_Short problem:_ Your task is to quote exactly the run of lines that starts at the line containing "if item.Label != name" and ends at the line containing "before = set(bpy.data.objects)", including both.

## Start Information provided

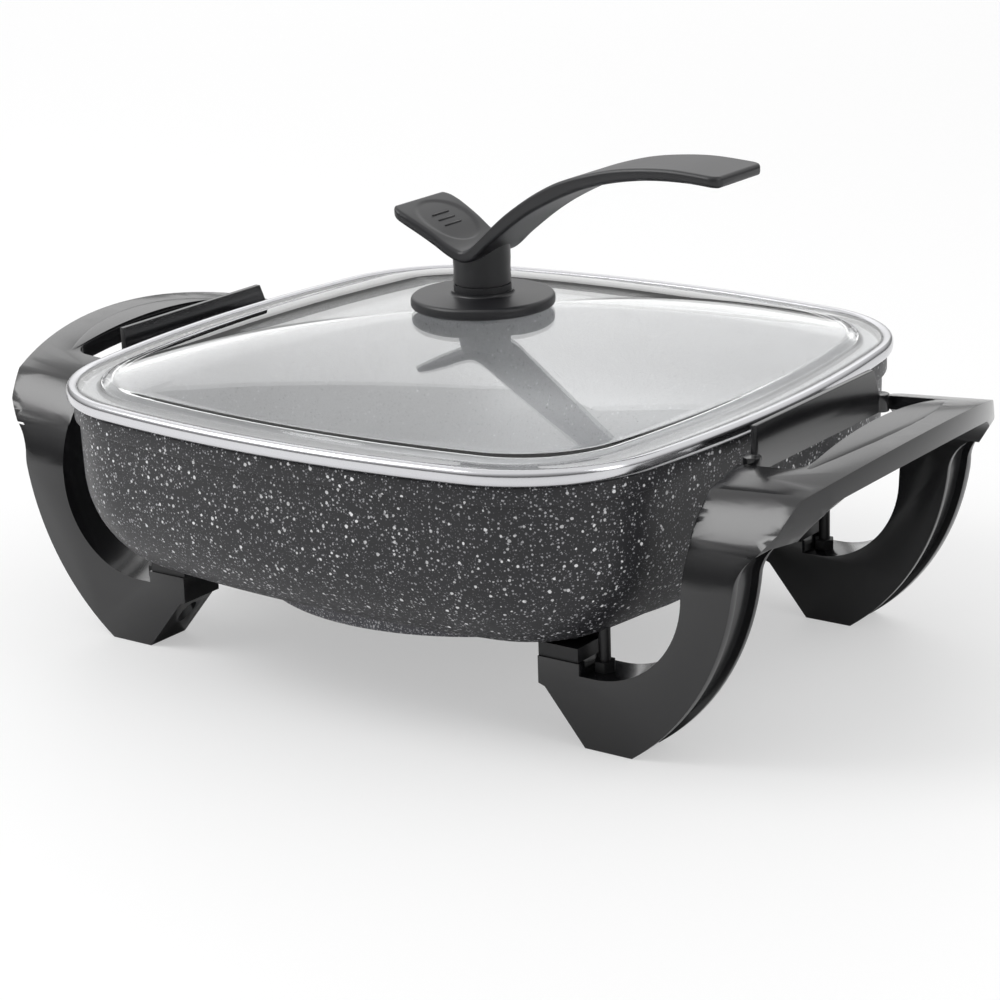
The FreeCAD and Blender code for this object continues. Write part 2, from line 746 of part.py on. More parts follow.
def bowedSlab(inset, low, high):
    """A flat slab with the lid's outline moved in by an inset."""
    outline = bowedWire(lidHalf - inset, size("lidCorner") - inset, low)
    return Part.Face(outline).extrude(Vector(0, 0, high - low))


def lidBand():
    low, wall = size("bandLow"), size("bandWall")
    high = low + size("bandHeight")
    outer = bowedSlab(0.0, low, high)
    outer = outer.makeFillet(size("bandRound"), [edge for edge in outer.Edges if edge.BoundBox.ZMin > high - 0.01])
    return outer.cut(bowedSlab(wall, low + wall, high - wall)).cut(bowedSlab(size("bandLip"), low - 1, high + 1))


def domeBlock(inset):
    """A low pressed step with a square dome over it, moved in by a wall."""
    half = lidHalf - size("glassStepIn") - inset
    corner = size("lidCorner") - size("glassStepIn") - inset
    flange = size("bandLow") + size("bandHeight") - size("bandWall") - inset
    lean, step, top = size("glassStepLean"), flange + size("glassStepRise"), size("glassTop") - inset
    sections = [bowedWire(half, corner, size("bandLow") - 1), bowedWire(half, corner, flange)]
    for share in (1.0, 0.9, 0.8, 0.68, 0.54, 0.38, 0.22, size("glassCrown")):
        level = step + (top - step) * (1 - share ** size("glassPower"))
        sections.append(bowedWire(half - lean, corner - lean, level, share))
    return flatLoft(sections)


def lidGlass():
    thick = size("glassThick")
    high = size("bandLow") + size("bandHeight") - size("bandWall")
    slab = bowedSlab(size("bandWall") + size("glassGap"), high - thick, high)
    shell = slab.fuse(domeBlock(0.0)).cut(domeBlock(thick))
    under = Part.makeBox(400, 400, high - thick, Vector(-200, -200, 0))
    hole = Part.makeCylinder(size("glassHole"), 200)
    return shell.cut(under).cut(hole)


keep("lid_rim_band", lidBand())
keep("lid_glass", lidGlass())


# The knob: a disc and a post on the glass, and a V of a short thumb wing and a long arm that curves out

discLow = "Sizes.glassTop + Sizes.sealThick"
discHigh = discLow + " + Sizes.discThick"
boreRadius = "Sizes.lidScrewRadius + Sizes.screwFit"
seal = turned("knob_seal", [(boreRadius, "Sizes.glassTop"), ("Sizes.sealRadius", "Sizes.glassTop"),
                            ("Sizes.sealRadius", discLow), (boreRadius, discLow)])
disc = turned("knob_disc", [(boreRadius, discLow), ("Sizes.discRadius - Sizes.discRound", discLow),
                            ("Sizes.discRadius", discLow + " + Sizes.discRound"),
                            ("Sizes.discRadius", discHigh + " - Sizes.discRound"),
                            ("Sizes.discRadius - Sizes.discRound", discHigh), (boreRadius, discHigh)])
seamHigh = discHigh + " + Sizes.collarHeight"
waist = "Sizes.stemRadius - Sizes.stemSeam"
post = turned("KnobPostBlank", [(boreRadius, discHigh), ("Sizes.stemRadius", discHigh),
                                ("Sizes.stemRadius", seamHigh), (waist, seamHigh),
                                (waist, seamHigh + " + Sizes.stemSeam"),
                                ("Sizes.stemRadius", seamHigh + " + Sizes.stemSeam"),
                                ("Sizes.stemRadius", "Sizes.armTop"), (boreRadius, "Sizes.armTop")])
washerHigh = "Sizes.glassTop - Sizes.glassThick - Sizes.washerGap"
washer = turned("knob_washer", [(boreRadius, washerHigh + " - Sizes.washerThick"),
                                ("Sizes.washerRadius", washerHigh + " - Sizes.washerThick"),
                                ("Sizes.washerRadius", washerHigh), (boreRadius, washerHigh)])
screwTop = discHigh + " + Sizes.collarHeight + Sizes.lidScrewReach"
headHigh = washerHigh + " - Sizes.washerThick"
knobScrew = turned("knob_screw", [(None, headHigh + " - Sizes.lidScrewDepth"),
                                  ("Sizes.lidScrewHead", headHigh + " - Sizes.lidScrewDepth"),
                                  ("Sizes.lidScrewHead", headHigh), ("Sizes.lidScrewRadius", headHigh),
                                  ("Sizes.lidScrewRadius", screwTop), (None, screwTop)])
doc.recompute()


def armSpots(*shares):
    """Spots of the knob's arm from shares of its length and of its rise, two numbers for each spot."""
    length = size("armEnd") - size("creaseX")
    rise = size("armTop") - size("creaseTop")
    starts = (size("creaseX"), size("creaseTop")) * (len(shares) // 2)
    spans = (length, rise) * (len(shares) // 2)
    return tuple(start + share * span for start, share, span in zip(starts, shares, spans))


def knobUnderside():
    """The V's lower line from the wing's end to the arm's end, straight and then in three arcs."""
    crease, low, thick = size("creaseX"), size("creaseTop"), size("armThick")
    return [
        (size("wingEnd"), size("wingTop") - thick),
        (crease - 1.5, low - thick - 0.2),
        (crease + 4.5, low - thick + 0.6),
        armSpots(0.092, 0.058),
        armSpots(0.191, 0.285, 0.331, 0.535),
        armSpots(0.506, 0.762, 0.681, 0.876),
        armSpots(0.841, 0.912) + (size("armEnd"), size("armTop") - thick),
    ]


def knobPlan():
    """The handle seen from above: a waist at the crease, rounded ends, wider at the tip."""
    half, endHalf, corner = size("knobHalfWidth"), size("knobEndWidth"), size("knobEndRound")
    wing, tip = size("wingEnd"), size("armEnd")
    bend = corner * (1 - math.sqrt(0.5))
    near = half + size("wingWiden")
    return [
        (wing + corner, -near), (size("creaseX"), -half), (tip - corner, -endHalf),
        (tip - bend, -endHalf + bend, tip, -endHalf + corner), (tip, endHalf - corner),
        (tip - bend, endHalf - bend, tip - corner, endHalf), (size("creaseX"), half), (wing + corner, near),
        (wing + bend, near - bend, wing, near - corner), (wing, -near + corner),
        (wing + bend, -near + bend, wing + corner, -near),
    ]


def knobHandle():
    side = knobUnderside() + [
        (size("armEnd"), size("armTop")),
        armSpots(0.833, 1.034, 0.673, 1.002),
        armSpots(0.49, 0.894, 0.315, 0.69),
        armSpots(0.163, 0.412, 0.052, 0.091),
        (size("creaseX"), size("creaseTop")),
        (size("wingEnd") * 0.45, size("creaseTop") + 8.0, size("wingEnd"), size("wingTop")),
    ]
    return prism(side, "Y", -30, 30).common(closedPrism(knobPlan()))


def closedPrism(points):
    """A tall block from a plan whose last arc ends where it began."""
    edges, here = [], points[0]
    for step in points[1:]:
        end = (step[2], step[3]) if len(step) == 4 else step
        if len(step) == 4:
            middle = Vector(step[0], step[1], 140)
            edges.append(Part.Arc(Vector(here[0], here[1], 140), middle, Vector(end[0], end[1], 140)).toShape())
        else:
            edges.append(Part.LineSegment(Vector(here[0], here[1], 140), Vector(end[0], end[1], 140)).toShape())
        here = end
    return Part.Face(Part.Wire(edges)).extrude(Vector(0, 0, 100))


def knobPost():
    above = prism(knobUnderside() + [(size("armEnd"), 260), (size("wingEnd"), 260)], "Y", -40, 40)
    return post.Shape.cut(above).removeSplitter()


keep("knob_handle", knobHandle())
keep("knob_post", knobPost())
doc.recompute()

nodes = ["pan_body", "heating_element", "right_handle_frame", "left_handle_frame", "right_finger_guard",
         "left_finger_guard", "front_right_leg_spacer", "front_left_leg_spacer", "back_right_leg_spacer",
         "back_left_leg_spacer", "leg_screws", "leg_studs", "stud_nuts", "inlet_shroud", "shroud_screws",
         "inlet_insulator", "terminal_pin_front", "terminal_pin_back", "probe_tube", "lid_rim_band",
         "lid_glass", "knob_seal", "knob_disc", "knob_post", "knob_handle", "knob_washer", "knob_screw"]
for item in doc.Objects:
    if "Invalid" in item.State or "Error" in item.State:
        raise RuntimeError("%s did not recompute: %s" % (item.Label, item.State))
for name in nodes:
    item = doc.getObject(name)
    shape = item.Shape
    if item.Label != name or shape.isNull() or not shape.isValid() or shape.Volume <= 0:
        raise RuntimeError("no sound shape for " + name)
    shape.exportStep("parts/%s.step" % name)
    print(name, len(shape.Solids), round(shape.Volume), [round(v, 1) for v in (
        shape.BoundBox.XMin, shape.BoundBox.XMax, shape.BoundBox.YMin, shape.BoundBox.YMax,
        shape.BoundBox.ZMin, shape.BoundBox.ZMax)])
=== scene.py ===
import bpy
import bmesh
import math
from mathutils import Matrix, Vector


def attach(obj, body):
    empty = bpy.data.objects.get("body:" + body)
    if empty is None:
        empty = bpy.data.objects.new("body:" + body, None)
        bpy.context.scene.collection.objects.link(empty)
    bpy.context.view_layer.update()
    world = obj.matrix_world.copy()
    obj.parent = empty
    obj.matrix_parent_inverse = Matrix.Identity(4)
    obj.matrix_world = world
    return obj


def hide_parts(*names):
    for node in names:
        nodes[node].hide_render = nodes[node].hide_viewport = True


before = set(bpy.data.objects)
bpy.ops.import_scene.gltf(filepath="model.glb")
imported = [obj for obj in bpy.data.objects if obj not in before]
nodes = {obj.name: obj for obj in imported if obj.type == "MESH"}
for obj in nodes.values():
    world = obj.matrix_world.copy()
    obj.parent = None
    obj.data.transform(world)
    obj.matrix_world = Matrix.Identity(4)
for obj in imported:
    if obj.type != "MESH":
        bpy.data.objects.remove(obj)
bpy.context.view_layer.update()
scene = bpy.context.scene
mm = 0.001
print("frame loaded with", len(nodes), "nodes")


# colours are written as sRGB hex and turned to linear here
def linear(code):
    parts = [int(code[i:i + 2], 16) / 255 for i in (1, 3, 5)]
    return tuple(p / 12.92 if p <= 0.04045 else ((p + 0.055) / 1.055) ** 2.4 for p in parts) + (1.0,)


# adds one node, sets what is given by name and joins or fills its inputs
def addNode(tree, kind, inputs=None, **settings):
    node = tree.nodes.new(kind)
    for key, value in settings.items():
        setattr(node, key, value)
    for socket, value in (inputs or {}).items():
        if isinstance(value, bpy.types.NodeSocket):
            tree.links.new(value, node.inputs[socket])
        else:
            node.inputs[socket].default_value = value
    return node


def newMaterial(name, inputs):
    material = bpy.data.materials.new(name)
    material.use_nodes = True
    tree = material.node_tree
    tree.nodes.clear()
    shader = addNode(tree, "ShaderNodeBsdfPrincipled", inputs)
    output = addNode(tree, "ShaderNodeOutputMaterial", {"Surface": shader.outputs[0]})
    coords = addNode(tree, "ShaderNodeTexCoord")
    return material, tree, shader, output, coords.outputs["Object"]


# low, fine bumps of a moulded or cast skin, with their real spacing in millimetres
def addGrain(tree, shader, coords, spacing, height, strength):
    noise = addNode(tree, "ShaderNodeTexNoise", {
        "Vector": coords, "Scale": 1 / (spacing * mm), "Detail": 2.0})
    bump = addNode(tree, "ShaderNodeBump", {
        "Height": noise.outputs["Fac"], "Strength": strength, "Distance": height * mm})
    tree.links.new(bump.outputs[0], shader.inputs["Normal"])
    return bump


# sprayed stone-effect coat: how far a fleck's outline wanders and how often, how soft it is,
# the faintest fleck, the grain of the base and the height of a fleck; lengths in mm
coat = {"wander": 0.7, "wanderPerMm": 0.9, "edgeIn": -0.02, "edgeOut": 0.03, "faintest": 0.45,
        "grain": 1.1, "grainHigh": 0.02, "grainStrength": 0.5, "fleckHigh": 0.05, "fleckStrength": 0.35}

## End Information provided

_Solution to this exercise:_
    if item.Label != name or shape.isNull() or not shape.isValid() or shape.Volume <= 0:
        raise RuntimeError("no sound shape for " + name)
    shape.exportStep("parts/%s.step" % name)
    print(name, len(shape.Solids), round(shape.Volume), [round(v, 1) for v in (
        shape.BoundBox.XMin, shape.BoundBox.XMax, shape.BoundBox.YMin, shape.BoundBox.YMax,
        shape.BoundBox.ZMin, shape.BoundBox.ZMax)])
=== scene.py ===
import bpy
import bmesh
import math
from mathutils import Matrix, Vector


def attach(obj, body):
    empty = bpy.data.objects.get("body:" + body)
    if empty is None:
        empty = bpy.data.objects.new("body:" + body, None)
        bpy.context.scene.collection.objects.link(empty)
    bpy.context.view_layer.update()
    world = obj.matrix_world.copy()
    obj.parent = empty
    obj.matrix_parent_inverse = Matrix.Identity(4)
    obj.matrix_world = world
    return obj


def hide_parts(*names):
    for node in names:
        nodes[node].hide_render = nodes[node].hide_viewport = True


before = set(bpy.data.objects)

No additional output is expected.